---
id: "action-build-eval-harnesses"
type: "action-item"
source_timestamps: ["00:07:19", "00:07:35"]
tags: ["testing"]
related: ["concept-evaluation-quality-judgment"]
action: "Construct automated tests that yield objective pass/fail results for AI outputs."
outcome: "Objective, measurable proof of AI system quality and reliability."
speakers: ["Nate B. Jones"]
sources: ["s42-job-market-split"]
sourceVaultSlug: "s42-job-market-split"
originDay: 42
---
# Build Evaluation Harnesses

## Action

Do **not** rely on 'vibes' to judge AI output.
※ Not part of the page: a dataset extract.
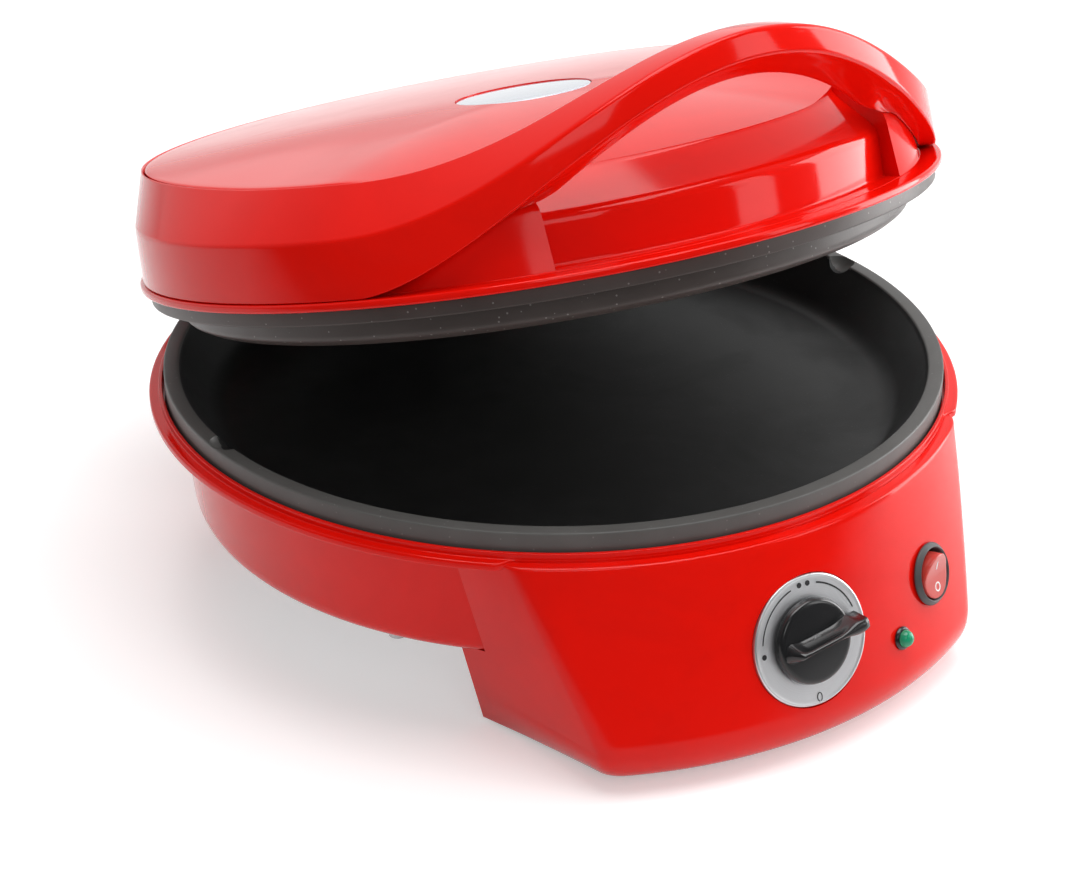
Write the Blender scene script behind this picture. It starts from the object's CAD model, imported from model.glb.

Instead:

- Construct **automated evaluation tests** and simulation runs.
- Test functional tasks against **longitudinal metrics** (so regressions are visible).
- Make every eval reproducible: multiple engineers should independently reach the same pass/fail conclusion.
- Include **edge cases** (see [[concept-edge-case-detection]]) and **adversarial inputs** to catch [[concept-sycophantic-confirmation]] and [[concept-silent-failure-d42]].

## Skill it operationalises

[[concept-evaluation-quality-judgment]] — the second skill in [[framework-7-ai-skills]].

## Where to find demand for this

Explicit job postings on [[entity-upwork]] demand exactly this artifact.

## Expected outcome

Objective, measurable proof of AI system quality and reliability.